International election monitors say Haiti’s general election on Sunday was valid despite calls by 12 presidential candidates for the results to be thrown out. Monitors from the Organization of American States and CARICOM acknowledged observing irregularities at the polls, but they said that should not invalidate the election. Colin Granderson headed the team of international election observers.
Colin Granderson: “The mission has considered whether the irregularities it observed were of the magnitude and consistency that would invalidate the legitimacy of the process. Based on these observations in the 11 electoral departments, the joint mission does not believe that these irregularities, serious as some of them were, necessarily invalidated the process.”
In news from Asia, the Obama administration has rejected a Chinese proposal to hold emergency multiparty talks with North Korea. Beijing had called for the six-party talks to resume after a North Korean artillery barrage killed four people, including two civilians, on a South Korean island last week. Meanwhile, a diplomatic cable leaked by WikiLeaks indicates China supports the reunification of the Korean Peninsula if North Korea were to collapse. Cheng Guoping, the Chinese ambassador to Kazakhstan, was reported to have told U.S. Ambassador Richard Hoagland that “China hopes for peaceful reunification in the long-term, but he expects the two countries to remain separate in the short-term.”
Amnesty International, Oxfam, Save the Children and 18 other aid organizations are calling on Israel to unconditionally lift the blockade of Gaza. A new report by the coalition says there has been “little improvement” for people in Gaza since Israel announced it was easing its economic blockade of the territory six months ago. Jeremy Hobbs of Oxfam said, “Israel’s failure to live up to its commitments and the lack of international action to lift the blockade are depriving Palestinians in Gaza of access to clean water, electricity, jobs and a peaceful future.”

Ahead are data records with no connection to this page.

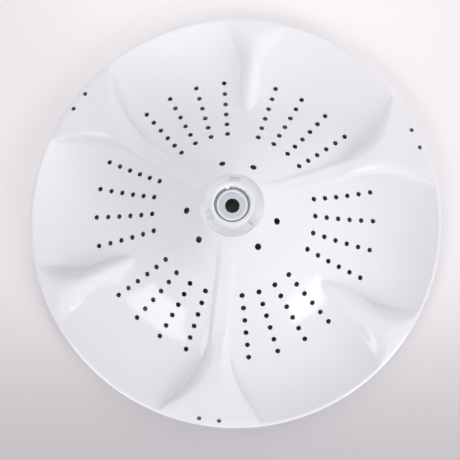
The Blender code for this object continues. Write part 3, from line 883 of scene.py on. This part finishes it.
# The ground. Pale matt paper with a faint pink cast, which the disc lies on. A painted shade
# makes it darker to the front, and far away it passes into the pale backdrop.
GROUND_COLOUR = (0.90, 0.855, 0.87, 1.0)
GROUND_SHADE = (0.89, 0.845, 0.86, 1.0)
FRONT_PAINTED_SHADE = (0.53, 0.505, 0.53, 1.0)
FRONT_SHADE_SPAN = (-0.30, 0.03)
FRONT_SHADE_WAY = (0.392, 0.917, 0.0)
GROUND_SIZE = 6.0
GROUND_HEIGHT = -0.1 * MM
PAPER_ROUGHNESS = (0.8, 0.95)
PAPER_GRAIN_DEPTH = 0.05 * MM
BACKDROP_COLOUR = (0.93, 0.92, 0.93, 1.0)
BACKDROP_FROM = 0.35
BACKDROP_FULL = 1.1

bpy.ops.mesh.primitive_plane_add(size=GROUND_SIZE, location=(0.0, 0.0, GROUND_HEIGHT))
ground = bpy.context.object
ground.name = "ground"
paper, tree, shader, position = new_material("matt_paper")
marks = place_group(tree, finish, position, [("Grain Scale", 500.0), ("Wave Scale", 7.0),
                                             ("Rub Scale", 3.0)])
link = tree.links.new
# Painted shade: the paper is painted darker towards the front.
along = add_node(tree, "ShaderNodeVectorMath", operation="DOT_PRODUCT")
along.inputs[1].default_value = FRONT_SHADE_WAY
link(position, along.inputs[0])
outside_painted_shade = soft_mask(tree, along.outputs["Value"], *FRONT_SHADE_SPAN)
paper_colour = mix_colour(tree, marks.outputs["Waves"], GROUND_SHADE, GROUND_COLOUR)
link(mix_colour(tree, outside_painted_shade, FRONT_PAINTED_SHADE, paper_colour), shader.inputs["Base Color"])
link(map_value(tree, marks.outputs["Grain"], *PAPER_ROUGHNESS), shader.inputs["Roughness"])
link(bump(tree, marks.outputs["Grain"], PAPER_GRAIN_DEPTH, 0.3), shader.inputs["Normal"])


def seen_directly(tree):
    """A mask for what the camera sees, straight on or through gloss or glass."""
    rays = tree.nodes.new("ShaderNodeLightPath")
    seen = rays.outputs["Is Camera Ray"]
    for kind in ("Is Glossy Ray", "Is Transmission Ray"):
        seen = combine(tree, "MAXIMUM", seen, rays.outputs[kind])
    return seen


far = soft_mask(tree, vector_length(tree, position), BACKDROP_FROM, BACKDROP_FULL)
backdrop = add_node(tree, "ShaderNodeEmission", [("Color", BACKDROP_COLOUR)])
either = tree.nodes.new("ShaderNodeMixShader")
link(combine(tree, "MULTIPLY", far, seen_directly(tree)), either.inputs[0])
link(shader.outputs["BSDF"], either.inputs[1])
link(backdrop.outputs["Emission"], either.inputs[2])
link(either.outputs["Shader"], tree.nodes["Material Output"].inputs["Surface"])
ground.data.materials.append(paper)


# The camera looks down on the disc from about 0.45 m, a little to one side.
CAMERA_PLACE = (-12.6207 * MM, -45.5067 * MM, 448.5775 * MM)
CAMERA_TURN = (math.radians(4.3907), math.radians(1.3250), math.radians(-23.0684))
SENSOR_WIDTH = 36.0
FOCAL_LENGTH = 33.964
bpy.ops.object.camera_add(location=CAMERA_PLACE, rotation=CAMERA_TURN)
camera = bpy.context.object
camera.data.sensor_width = SENSOR_WIDTH
camera.data.lens = FOCAL_LENGTH
bpy.context.scene.camera = camera


# The light. A white room all round, two soft boxes whose reflections lie on the face, and broad
# lamps with no reflection of their own that shape the fins, the strongest low on the right. Each
# has its direction in degrees, its distance and size in metres and its power in watts.
def area_lamp(name, azimuth, elevation, distance, width, height, power, reflected=False):
    """A rectangular lamp that faces the disc, placed as the picture shows it."""
    turn = math.radians(azimuth) + camera.rotation_euler.z
    lift = math.radians(elevation)
    place = (distance * math.cos(lift) * math.cos(turn),
             distance * math.cos(lift) * math.sin(turn), distance * math.sin(lift))
    bpy.ops.object.light_add(type="AREA", location=place,
                             rotation=(0.5 * math.pi - lift, 0.0, turn + 0.5 * math.pi))
    lamp = bpy.context.object
    lamp.name = name
    lamp.visible_glossy = reflected
    lamp.data.shape = "RECTANGLE"
    lamp.data.size = width
    lamp.data.size_y = height
    lamp.data.energy = power


area_lamp("soft_box_left", -133.0, 37.0, 1.2, 0.5, 0.55, 2.6, True)
area_lamp("soft_box_right", -44.0, 31.0, 1.2, 0.5, 0.4, 2.2, True)
area_lamp("key", -44.0, 18.0, 1.3, 0.4, 0.4, 4.8)
area_lamp("front_left", -133.0, 37.0, 1.3, 0.5, 0.5, 2.1)
area_lamp("left", 180.0, 30.0, 1.3, 0.8, 0.8, 1.3)
area_lamp("right", 20.0, 12.0, 1.3, 1.2, 0.4, 5.6)
area_lamp("back", 90.0, 50.0, 0.6, 0.5, 0.5, 1.7)
area_lamp("front", -95.0, 22.0, 1.3, 0.8, 0.4, 2.6)

# The room is dimmer than its reflection, so that the lamps shape the fins and the metal is bright.
ROOM_COLOUR = (0.98, 0.98, 1.0, 1.0)
ROOM_LIGHT = 0.26
ROOM_REFLECTION = 0.95
world = bpy.data.worlds.new("white_room")
bpy.context.scene.world = world
world.use_nodes = True
tree = world.node_tree
background = tree.nodes["Background"]
background.inputs["Color"].default_value = ROOM_COLOUR
level = map_value(tree, seen_directly(tree), ROOM_LIGHT, ROOM_REFLECTION)
tree.links.new(level, background.inputs["Strength"])
bpy.context.scene.view_settings.view_transform = "Standard"
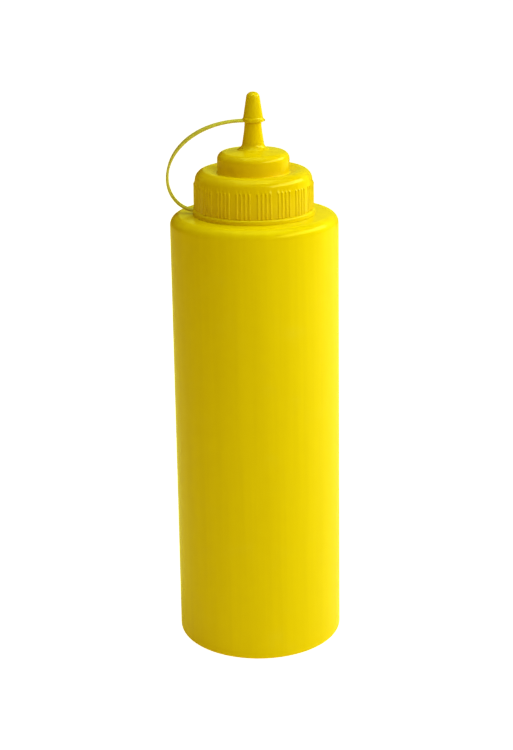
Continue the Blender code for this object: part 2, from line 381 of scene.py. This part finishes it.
def strap_place(route, index):
    """Where one cross-section of the strap lies, its width along x and thickness along y."""
    before = route[max(index - 1, 0)]
    after = route[min(index + 1, len(route) - 1)]
    along = (after - before).normalized()
    across = Vector((0.0, 1.0, 0.0))
    outward = along.cross(across)
    turned = Matrix((across, outward, along)).transposed().to_4x4()
    travelled = min(index / STRAP_SPANS, 1.0)
    roll = STRAP_TWIST * math.sin(math.pi * travelled) ** 2
    to_end = min(index, len(route) - 1 - index)
    end_share = max(0.0, 1.0 - to_end / (STRAP_SPANS * STRAP_FLARE_SHARE))
    widen = 1.0 + (STRAP_FLARE - 1.0) * end_share ** 2
    return (
        Matrix.Translation(route[index]) @ turned
        @ Matrix.Rotation(roll, 4, "Z") @ Matrix.Diagonal((widen, 1.0, 1.0, 1.0))
    )


def strap_shape():
    """A flat band with soft edges, swept along its route."""
    bm = bmesh.new()
    route = strap_route()
    half_width, half_thickness = STRAP_WIDTH / 2, STRAP_THICKNESS / 2
    rounded_line(
        bm,
        [
            (half_width, half_thickness, STRAP_ROUND),
            (-half_width, half_thickness, STRAP_ROUND),
            (-half_width, -half_thickness, STRAP_ROUND),
            (half_width, -half_thickness, STRAP_ROUND),
        ],
        closed=True,
    )
    bmesh.ops.rotate(
        bm, verts=bm.verts, cent=(0, 0, 0), matrix=Matrix.Rotation(math.radians(-90), 3, "X"),
    )
    section = bm.edges[:] + bm.verts[:]
    loops = []
    for index in range(len(route)):
        copy = bmesh.ops.duplicate(bm, geom=section)["geom"]
        verts = [item for item in copy if isinstance(item, bmesh.types.BMVert)]
        bmesh.ops.transform(bm, verts=verts, matrix=strap_place(route, index))
        loops.append([item for item in copy if isinstance(item, bmesh.types.BMEdge)])
    bmesh.ops.delete(
        bm, geom=[item for item in section if isinstance(item, bmesh.types.BMVert)],
        context="VERTS",
    )
    for near, far in zip(loops, loops[1:]):
        bmesh.ops.bridge_loops(bm, edges=near + far)
    for end in (loops[0], loops[-1]):
        bmesh.ops.edgeloop_fill(bm, edges=end)
    close_and_face_out(bm)
    return bm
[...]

A Pakistani man is threatening to sue the CIA after a U.S. drone strike killed his brother and his son. Kareem Khan said he would file the suit in Pakistan if he is not given $500 million within two weeks. His lawyer said CIA agents could be prosecuted in Pakistan as civilians because they do not have diplomatic immunity and are not members of the military.
In Oregon, the Somali American man accused of trying to detonate a bomb at a crowded Christmas tree lighting ceremony in Portland has pleaded not guilty. Nineteen-year-old Mohamed Osman Mohamud was arrested Friday after an FBI sting operation. Lawyers for Mohamud suggested in court that the government may have manufactured a crime. Undercover FBI agents orchestrated much of the bomb plot, supplying Mohamud with money, providing materials to construct the fake bomb, and blocking Mohamud from leaving the Portland area to take a job in Alaska. Attorney Stephen Sady accused FBI agents of “basically grooming the individual” to commit a crime. In Washington, Attorney General Eric Holder denied that Mohamud was a victim of entrapment.
The Pentagon is scheduled to release the findings today of a 10-month study on the impact of lifting the “Don’t Ask, Don’t Tell” policy that bars openly gay men and lesbians from serving in the military. The study includes a poll of some 115,000 troops and 44,200 military spouses. Officials familiar with the study’s results have said a clear majority of respondents do not care if gay men and lesbians serve openly, with 70 percent predicting that lifting the ban would have “positive, mixed or no results.” The survey results are based on responses to more than a half-million questionnaires distributed last summer.